Feb 13, 2002
Hey Dude, Have you ever been anemic? Did you use Procrit if you were? I read you posting everyday and have learned more from you than all my docs combined. Is it true what they say about Italians? Love to love ya baby, Pete
Response from Dr. Frascino
Well yes, I was anemic once a long time ago. It was not related to HIV. In fact, it occurred while I was in college. They were having a blood drive of some sort and were paying $25 for each unit of blood donated. Being a starving college student, I was one of the first guys in line. I remember asking the nurse what happens when blood is taken out of the body and she cheerfully told me the body just makes some more to compensate for what was taken out. Sounded fine to me. She didn't mention that it takes a period of time for the body to do this and that's why you shouldn't give blood too often. I thought overnight would be plenty of time for me to make my new blood. So, I showed up several days in a row at the blood drive, never mentioned that I had been there previously. Over the next few days, I become increasingly fatigued. I had a hard time dragging myself out of bed for classes. This was not unusual for my morning classes, but I didn't even want to get up for my afternoon classes. Sports were totally out of the question. I don't think I had the energy to make it through a round of miniature golf. I was winded just riding my bike across campus. I also found I had difficulty concentrating (maybe that should be "more" difficulty concentrating) on my professors' lectures.

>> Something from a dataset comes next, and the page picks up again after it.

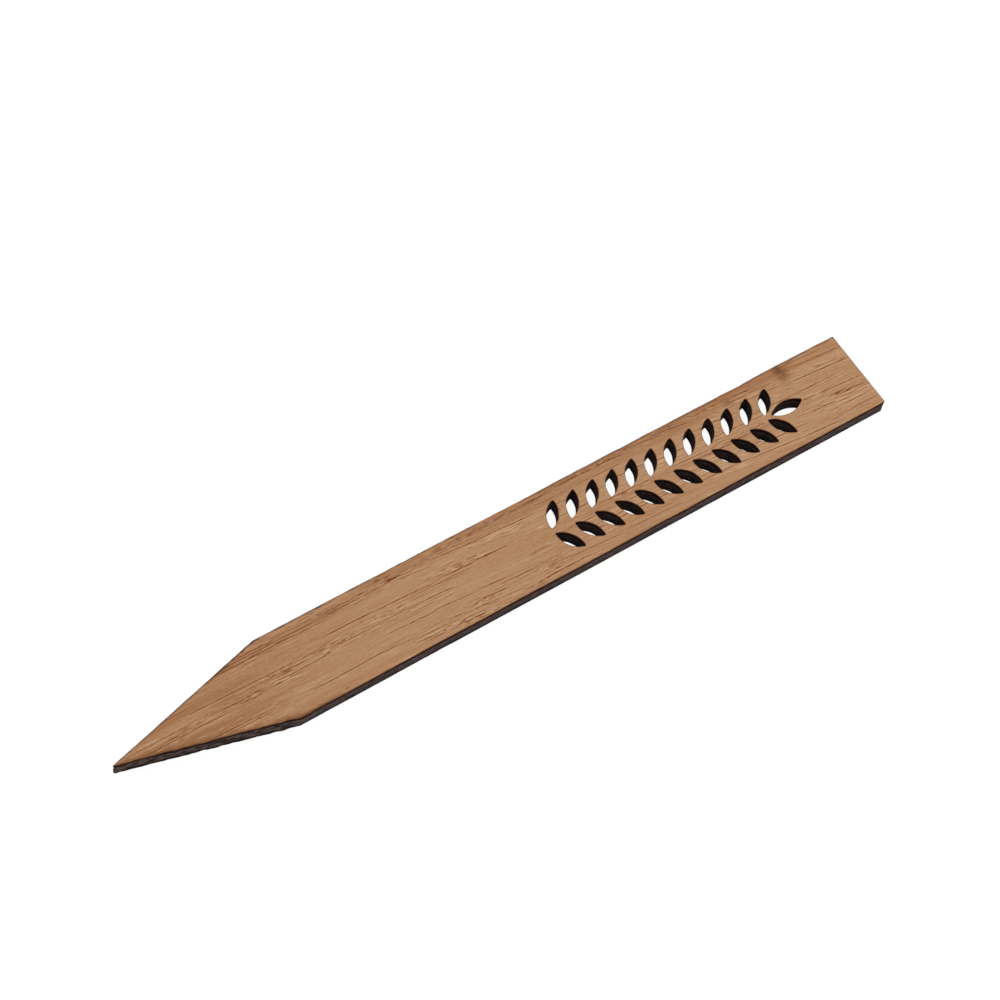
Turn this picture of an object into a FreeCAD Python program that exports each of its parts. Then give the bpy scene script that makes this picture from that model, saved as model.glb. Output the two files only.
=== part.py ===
"""Plant label stake: a flat pointed stake cut from a three-layer veneered board.

Row frame, in millimetres: X runs from the soil point to the blunt end, Y across the stake and Z out of
its front face. The origin is the middle of the back face, which is the face that the stake lies on.

A front veneer and a back veneer are glued to a wood fibre core, and one beam then cuts the outline and
the leaf openings through all three layers. The cut walls lean a little: an opening is narrower at the
back, and the stake itself is wider there.
"""

import FreeCAD
import Part
import Sketcher

import math
import os

PARTS_FOLDER = "parts"

# Driving dimensions: millimetres, degrees and counts.
SIZES = [
    # the stake, as measured on its front face
    ("stake_length", 200.4),
    ("stake_width", 20.9),
    ("point_length", 39.8),
    ("point_tip_radius", 0.05),
    # the layers of the board, and the lean of its cut walls
    ("veneer_thickness", 0.6),
    ("core_thickness", 3.0),
    ("wall_lean_angle", 2.0),
    # the sprig: pairs of slanting leaf openings along a stem of wood, and one leaf at the top
    ("sprig_end_margin", 17.3),
    ("sprig_edge_margin", 3.75),
    ("stem_width", 1.5),
    ("leaf_pairs", 12),
    ("leaf_pitch", 5.5),
    ("leaf_slant_angle", 55.0),
    ("leaf_width", 2.9),
    ("leaf_end_radius", 0.25),
    ("top_leaf_length", 8.8),
    ("top_leaf_width", 3.4),
    ("top_leaf_gap", 1.6),
]

# The layers from the back face to the front, each with its thickness.
LAYERS = [
    ("back_veneer", "Sizes.veneer_thickness"),
    ("core_board", "Sizes.core_thickness"),
    ("front_veneer", "Sizes.veneer_thickness"),
]
BOARD_THICKNESS = "(" + " + ".join(thickness for _, thickness in LAYERS) + ")"
LEAF_RISE = "(Sizes.stake_width / 2 - Sizes.sprig_edge_margin - Sizes.stem_width / 2)"
LEAF_LENGTH = f"({LEAF_RISE} / sin(Sizes.leaf_slant_angle))"
TOP_LEAF_BASE = "(Sizes.stake_length / 2 - Sizes.sprig_end_margin - Sizes.top_leaf_length)"
LEAF_ROW_LENGTH = "(Sizes.leaf_pitch * (Sizes.leaf_pairs - 1))"
FIRST_LEAF_BASE = f"({TOP_LEAF_BASE} - Sizes.top_leaf_gap - {LEAF_ROW_LENGTH})"

# Sketcher's numbers for the points of a curve, and for the sketch's own origin and X axis.
START, END, CENTRE = 1, 2, 3
ORIGIN_AND_X_AXIS = -1


def make_sizes(doc):
    """The sheet that holds every driving dimension under its own name."""
    sheet = doc.addObject("Spreadsheet::Sheet", "Sizes")
    for row, (name, value) in enumerate(SIZES, start=1):
        sheet.set(f"A{row}", name)
        sheet.set(f"B{row}", str(value))
        sheet.setAlias(f"B{row}", name)
    doc.recompute()
    return sheet


def origin_feature(body, role):
    """One of the body's own origin planes or axes."""
    return next(feature for feature in body.Origin.OriginFeatures if feature.Role == role)


def front_face_sketch(body, name):
    """An empty sketch that lies on the board's front face."""
    sketch = body.newObject("Sketcher::SketchObject", name)
    sketch.AttachmentSupport = [(origin_feature(body, "XY_Plane"), "")]
    sketch.MapMode = "FlatFace"
    sketch.setExpression("AttachmentOffset.Base.z", BOARD_THICKNESS)
    return sketch


def join(sketch, kind, chain):
    """Joins the end of each curve of a chain to the start of the next."""
    for first, second in zip(chain, chain[1:]):
        sketch.addConstraint(Sketcher.Constraint(kind, first, END, second, START))


def bind(sketch, name, expression, *dimension):
    """Adds a named dimension to the sketch and ties it to the sheet."""
    index = sketch.addConstraint(Sketcher.Constraint(*dimension))
    sketch.renameConstraint(index, name)
    sketch.setExpression(f"Constraints.{name}", expression)


def line(x1, y1, x2, y2):
    return Part.LineSegment(FreeCAD.Vector(x1, y1, 0), FreeCAD.Vector(x2, y2, 0))


def arc(x, y, radius, start_angle, end_angle):
    circle = Part.Circle(FreeCAD.Vector(x, y, 0), FreeCAD.Vector(0, 0, 1), radius)
    return Part.ArcOfCircle(circle, start_angle, end_angle)


def draw_outline(body, sheet):
    """The stake's outline: a blunt end, two long edges, and a slim point with a rounded tip."""
    sketch = front_face_sketch(body, "outline")
    end = sheet.stake_length / 2
    side = sheet.stake_width / 2
    shoulder = sheet.point_length - end
    radius = sheet.point_tip_radius
    point_angle = math.atan2(side, sheet.point_length)
    top, bottom = math.pi / 2, 3 * math.pi / 2
    blunt_end, left_edge, left_point, tip, right_point, right_edge = range(6)
    sketch.addGeometry(
        [
            line(end, -side, end, side),
            line(end, side, shoulder, side),
            line(shoulder, side, radius - end, radius),
            arc(radius - end, 0, radius, top + point_angle, bottom - point_angle),
            line(radius - end, -radius, shoulder, -side),
            line(shoulder, -side, end, -side),
        ]
    )
    join(sketch, "Coincident", [right_point, right_edge, blunt_end, left_edge, left_point])
    join(sketch, "Tangent", [left_point, tip, right_point])
    sketch.addConstraint(
        [
            Sketcher.Constraint("Horizontal", left_edge),
            Sketcher.Constraint("Horizontal", right_edge),
            Sketcher.Constraint("Symmetric", blunt_end, START, blunt_end, END, ORIGIN_AND_X_AXIS),
            Sketcher.Constraint("Equal", left_edge, right_edge),
            Sketcher.Constraint("PointOnObject", tip, CENTRE, ORIGIN_AND_X_AXIS),
        ]
    )
    half_length = "Sizes.stake_length / 2"
    edge_length = "Sizes.stake_length - Sizes.point_length"
    tip_centre = "Sizes.stake_length / 2 - Sizes.point_tip_radius"
    bind(sketch, "half_length", half_length, "DistanceX", ORIGIN_AND_X_AXIS, START, blunt_end, START, end)
    bind(sketch, "width", "Sizes.stake_width", "DistanceY", blunt_end, START, blunt_end, END, 2 * side)
    bind(sketch, "edge_length", edge_length, "DistanceX", right_edge, START, right_edge, END, end - shoulder)
    bind(sketch, "tip_radius", "Sizes.point_tip_radius", "Radius", tip, radius)
    bind(sketch, "tip_centre", tip_centre, "DistanceX", tip, CENTRE, ORIGIN_AND_X_AXIS, START, end - radius)
    return sketch


def draw_leaf(body, sheet, name, length, width, length_is, width_is):
    """A leaf from the sketch's origin along its X axis: two arcs, and beam-rounded ends between them."""
    sketch = front_face_sketch(body, name)
    end_radius = sheet.leaf_end_radius
    reach = length / 2 - end_radius
    side_radius = (reach**2 + width**2 / 4 - end_radius**2) / (width - 2 * end_radius)
    side_centre = side_radius - width / 2
    half_sweep = math.atan2(reach, side_centre)
    top, bottom = math.pi / 2, 3 * math.pi / 2
    base, lower_side, leaf_tip, upper_side = range(4)
    sketch.addGeometry(
        [
            arc(end_radius, 0, end_radius, top + half_sweep, bottom - half_sweep),
            arc(length / 2, side_centre, side_radius, bottom - half_sweep, bottom + half_sweep),
            arc(length - end_radius, 0, end_radius, half_sweep - top, top - half_sweep),
            arc(length / 2, -side_centre, side_radius, top - half_sweep, top + half_sweep),
        ]
    )
    join(sketch, "Tangent", [base, lower_side, leaf_tip, upper_side, base])
    sketch.addConstraint(
        [
            Sketcher.Constraint("PointOnObject", base, CENTRE, ORIGIN_AND_X_AXIS),
            Sketcher.Constraint("PointOnObject", leaf_tip, CENTRE, ORIGIN_AND_X_AXIS),
            Sketcher.Constraint("Equal", base, leaf_tip),
            Sketcher.Constraint("Equal", lower_side, upper_side),
        ]
    )
    reach_is = f"({length_is} / 2 - Sizes.leaf_end_radius)"
    side_is = (
        f"({reach_is}^2 + ({width_is})^2 / 4 - Sizes.leaf_end_radius^2)"
        f" / ({width_is} - 2 * Sizes.leaf_end_radius)"
    )
    bind(sketch, "end_radius", "Sizes.leaf_end_radius", "Radius", base, end_radius)
    bind(sketch, "side_radius", side_is, "Radius", lower_side, side_radius)
    base_point = ORIGIN_AND_X_AXIS, START
    bind(sketch, "base_centre", "Sizes.leaf_end_radius", "DistanceX", *base_point, base, CENTRE, end_radius)
    bind(sketch, "centres", f"2 * {reach_is}", "DistanceX", base, CENTRE, leaf_tip, CENTRE, 2 * reach)
    return sketch


def cut_through(body, sketch, name):
    """Cuts the sketch through the board and out of its back, with walls that close in as they go down."""
    pocket = body.newObject("PartDesign::Pocket", name)
    pocket.Profile = sketch
    pocket.setExpression("Length", f"1.5 * {BOARD_THICKNESS}")
    pocket.setExpression("TaperAngle", "-Sizes.wall_lean_angle")
    return pocket


def make_cut_profile(doc, sheet):
    """What the beam leaves of a board of full thickness: the outline with its sprig of openings."""
    body = doc.addObject("PartDesign::Body", "cut_profile")
    outline = draw_outline(body, sheet)
    blade = body.newObject("PartDesign::Pad", "blade")
    blade.Profile = outline
    blade.Reversed = True
    blade.setExpression("Length", BOARD_THICKNESS)
    blade.setExpression("TaperAngle", "Sizes.wall_lean_angle")

    rise = sheet.stake_width / 2 - sheet.sprig_edge_margin - sheet.stem_width / 2
    length = rise / math.sin(math.radians(sheet.leaf_slant_angle))
    leaf = draw_leaf(body, sheet, "leaf", length, sheet.leaf_width, LEAF_LENGTH, "Sizes.leaf_width")
    leaf.setExpression("AttachmentOffset.Base.x", FIRST_LEAF_BASE)
    leaf.setExpression("AttachmentOffset.Base.y", "Sizes.stem_width / 2")
    leaf.setExpression("AttachmentOffset.Rotation.Angle", "Sizes.leaf_slant_angle")
    leaf_cut = cut_through(body, leaf, "leaf_cut")

    top_leaf = draw_leaf(
        body,
        sheet,
        "top_leaf",
        sheet.top_leaf_length,
        sheet.top_leaf_width,
        "Sizes.top_leaf_length",
        "Sizes.top_leaf_width",
    )
    top_leaf.setExpression("AttachmentOffset.Base.x", TOP_LEAF_BASE)
    cut_through(body, top_leaf, "top_leaf_cut")
    doc.recompute()

    sprig = body.newObject("PartDesign::MultiTransform", "sprig")
    row = body.newObject("PartDesign::LinearPattern", "leaf_row")
    other_side = body.newObject("PartDesign::Mirrored", "other_side")
    row.Direction = (origin_feature(body, "X_Axis"), [""])
    row.setExpression("Length", LEAF_ROW_LENGTH)
    row.setExpression("Occurrences", "Sizes.leaf_pairs")
    other_side.MirrorPlane = (origin_feature(body, "XZ_Plane"), [""])
    sprig.Originals = [leaf_cut]
    sprig.Transformations = [row, other_side]
    body.Tip = sprig
    return body


def make_layer(doc, cut_profile, name, thickness, bottom):
    """One layer: a sheet that reaches half a stake's width past the stake, and what the beam leaves of it."""
    sheet_stock = doc.addObject("Part::Box", f"{name}_sheet")
    sheet_stock.setExpression("Length", "Sizes.stake_length + Sizes.stake_width")
    sheet_stock.setExpression("Width", "2 * Sizes.stake_width")
    sheet_stock.setExpression("Height", thickness)
    sheet_stock.setExpression("Placement.Base.x", "-(Sizes.stake_length + Sizes.stake_width) / 2")
    sheet_stock.setExpression("Placement.Base.y", "-Sizes.stake_width")
    sheet_stock.setExpression("Placement.Base.z", bottom)
    layer = doc.addObject("Part::Common", name)
    layer.Base = sheet_stock
    layer.Tool = cut_profile
    layer.Label = name
    return layer


def make_layers(doc, cut_profile):
    """The whole stack, each layer lying on the one before."""
    layers = []
    below = ["0"]
    for name, thickness in LAYERS:
        layers.append(make_layer(doc, cut_profile, name, thickness, " + ".join(below)))
        below.append(thickness)
    return layers


def check(doc, layers):
    """Stops the build if a feature failed, or if a layer isn't one sound solid."""
    for item in doc.Objects:
        if "Invalid" in item.State or "Error" in item.State:
            raise RuntimeError(f"{item.Label} failed: {item.State}")
    for layer in layers:
        shape = layer.Shape
        if shape.isNull() or not shape.isValid() or len(shape.Solids) != 1:
            raise RuntimeError(f"{layer.Label} isn't one sound solid")


def main():
    doc = FreeCAD.newDocument("plant_label_stake")
    sheet = make_sizes(doc)
    cut_profile = make_cut_profile(doc, sheet)
    layers = make_layers(doc, cut_profile)
    doc.recompute()
    check(doc, layers)
    os.makedirs(PARTS_FOLDER, exist_ok=True)
    for layer in layers:
        layer.Shape.exportStep(os.path.join(PARTS_FOLDER, f"{layer.Label}.step"))
        print(f"{layer.Label}: {layer.Shape.Volume:.1f} mm3")


main()
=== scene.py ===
# %% [markdown]
# # A plant label stake, cut from veneered board
#
# The object is one flat stake, 200 mm long. A front veneer and a back veneer are glued to a wood fibre
# core, and a laser beam cuts the outline and a sprig of leaf-shaped openings through all three at once.
# This file dresses the imported model of that stake: it builds finer meshes of the three layers, gives them
# the finish of wood and of charred edges, and sets up a plain studio around them.
#
# The first step loads the imported model.

# %% Load the imported model
import math

import bpy
import numpy as np
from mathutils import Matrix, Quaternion, Vector
from mathutils.geometry import delaunay_2d_cdt
from mathutils.kdtree import KDTree


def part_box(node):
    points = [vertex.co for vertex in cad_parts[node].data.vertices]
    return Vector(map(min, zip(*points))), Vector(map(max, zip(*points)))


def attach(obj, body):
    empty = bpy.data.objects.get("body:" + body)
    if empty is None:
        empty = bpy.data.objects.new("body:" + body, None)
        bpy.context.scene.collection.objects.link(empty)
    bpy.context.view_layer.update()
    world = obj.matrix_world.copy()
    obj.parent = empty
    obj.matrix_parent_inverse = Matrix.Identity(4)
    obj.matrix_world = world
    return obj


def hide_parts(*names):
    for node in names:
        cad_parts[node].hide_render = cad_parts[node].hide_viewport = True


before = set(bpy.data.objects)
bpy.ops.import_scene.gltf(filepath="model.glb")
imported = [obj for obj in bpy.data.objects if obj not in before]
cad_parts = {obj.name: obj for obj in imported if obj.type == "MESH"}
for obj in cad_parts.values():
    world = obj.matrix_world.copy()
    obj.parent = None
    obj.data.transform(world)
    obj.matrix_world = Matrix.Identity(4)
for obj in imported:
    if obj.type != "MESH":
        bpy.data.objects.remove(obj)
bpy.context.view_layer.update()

print("packed nodes:", sorted(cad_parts))

# %% [markdown]
# ## The sizes
#
# Everything on the stake is drawn in millimetres and turned into metres only when a mesh is made, because
# a maker thinks of this piece in millimetres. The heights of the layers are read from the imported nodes.
# The outline and the leaf are drawn again here from their few driving sizes, and not copied from the
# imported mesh, because its curves have flat facets, which would show on a dark wall.

# %% Sizes in millimetres
MM = 0.001
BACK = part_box("back_veneer")[0].z / MM
BACK_GLUE_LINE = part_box("core_board")[0].z / MM
FRONT_GLUE_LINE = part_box("core_board")[1].z / MM
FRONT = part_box("front_veneer")[1].z / MM

STAKE_LENGTH = 200.4
STAKE_WIDTH = 20.9
POINT_LENGTH = 39.8
POINT_TIP_RADIUS = 0.05
CORNER_RADIUS = 0.2
WALL_LEAN = math.tan(math.radians(2.0))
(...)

When I showed up to donate another pint and collect another $25, the nurse looked at me and said, "Honey, you are white as a ghost. I don't think you should give blood. In fact, I think you may need some!" When they found out I had given multiple units that week, all hell broke loose, as it is against the rules. So I was anemic due to blood loss, but I did make some money in the process. No, I didn't use Procrit. In fact, doubt Procrit was even available at the time. My anemia slowly resolved, but I never forgot that feeling.
It's worth pointing out that even when you stimulate the bone marrow with Procrit, it takes a while for the red blood cell factory to begin pumping out new red blood cells. That's why we don't look for significant improvement for at least several weeks after Procrit therapy is started.
So that's my anemia story. Now, as for your second question, "Is it true what they say about Italians?" Of course it is. Try us, you'll like us!